Regione Lazio, l’ultimo trucco per pagare le sagre

ALBERTO DI MAJO per IL TEMPO

La Regione Lazio ha speso troppi soldi per sagre, feste e convegni. Tanto da aver superato il limite previsto dalla legge. Avrebbe impegnato almeno un milione di euro in più della soglia stabilita dalla spending review nazionale. Era stato proprio Il Tempo a denunciare alcuni mesi fa il conto salato dei contributi assegnati dalla Pisana ai Comuni. Soldi destinati a finanziare rievocazioni storiche, concerti, fiere gastronomiche e convegni.

Ora i nodi vengono al pettine, visto che gli uffici amministrativi dell’ente hanno rigettato le richieste di erogare quei fondi già impegnati dall’ufficio di presidenza guidato da Daniele Leodori, proprio perché superiori ai limiti di spesa previsti dalla legge. Ma niente paura, le vie della politica sono infinite (o quasi). Così ieri, per evitare di far saltare il banco, il Consiglio regionale ha tentato di approvare un provvedimento specifico. La norma nazionale, contenuta nel decreto 78 del 2010, recepita nel Lazio con la legge 4 del 2013, prevedeva che le Regioni non potessero spendere più del 20 per cento delle somme impegnate nel 2009 per «rappresentanza» (intesa sia come spese «istituzionali» che come contributi per patrocini e iniziative varie). Una cifra bassa, rispetto ai faraonici stanziamenti delle ultime legislature: intorno ai 100 mila euro. Molto meno dei soldi già impegnati dall’ufficio di presidenza. Così gli strateghi della Pisana sono corsi ai ripari e hanno inserito nel provvedimento che era in discussione ieri (abolizione di due piccole agenzie regionali) un emendamento che chiarisce che i contributi dati ai Comuni non devono essere considerati nel capitolo «rappresentanza» (quello su cui si è concentrata la legge sulla spending review dell’ex ministro Tremonti) ma in un altro che sarà definito a breve dallo stesso Consiglio regionale. Una piccola magia.
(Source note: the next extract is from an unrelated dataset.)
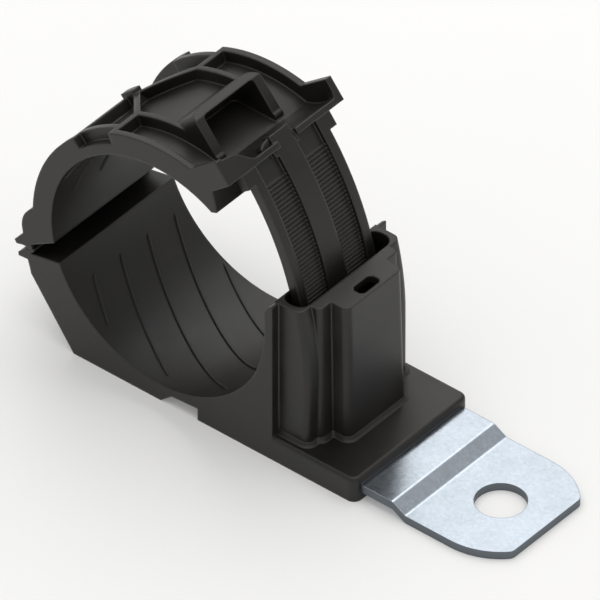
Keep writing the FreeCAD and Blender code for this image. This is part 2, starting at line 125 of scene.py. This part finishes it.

Con poche righe si evita di ricadere nella normativa nazionale e si sanano tutti gli interventi.

L’articolo della legge che ieri è approdata in Aula si intitola «Disposizioni interpretative in materia di contributi» e recita: «Le disposizioni recate dagli articoli 2 e 3 della legge regionale 15 maggio 1997, n.8, si interpretano nel senso che i contributi concessi dall’Ufficio di presidenza (…) alle amministrazioni pubbliche inserite nel conto economico consolidato di cui all’articolo 1, comma 3, della legge 31 dicembre 2009, n.196, non costituiscono spese per relazioni pubbliche, convegni, mostre, pubblicità e rappresentanza». L’articolo 2 aggiunge: «L’Ufficio di presidenza con proprio regolamento disciplina la fattispecie in cui i contributi di cui al comma 1 possono essere concessi». Poche parole e il gioco è fatto. Che poi nemmeno si capisce tanto perché un ente legislativo come il Consiglio del Lazio (che ha un assessorato al Turismo che stanzia contributi proprio per queste iniziative) finisca per dare «mance» ai Comuni per eventi a volte anche discutibili. Ma non è tutto.

Con il provvedimento, arrivato in Aula ieri e alla fine slittato al 21 ottobre, il Consiglio regionale ha istituito anche una nuova Commissione speciale (composta da 14 consiglieri). Si occuperà delle riforme istituzionali. Quelle che vengono decantate in ogni legislatura e mai realizzate. Fondi per sagre e convegni e una nuova Commissione, tutto inserito in una legge che all’inizio era soltanto di due articoli che servivano a chiudere le agenzie Ardis e Arp. E pensare che l’articolo 70 del regolamento assegna al presidente del Consiglio regionale la facoltà di negare l’accettazione di emendamenti e articoli aggiuntivi estranei all’oggetto della discussione.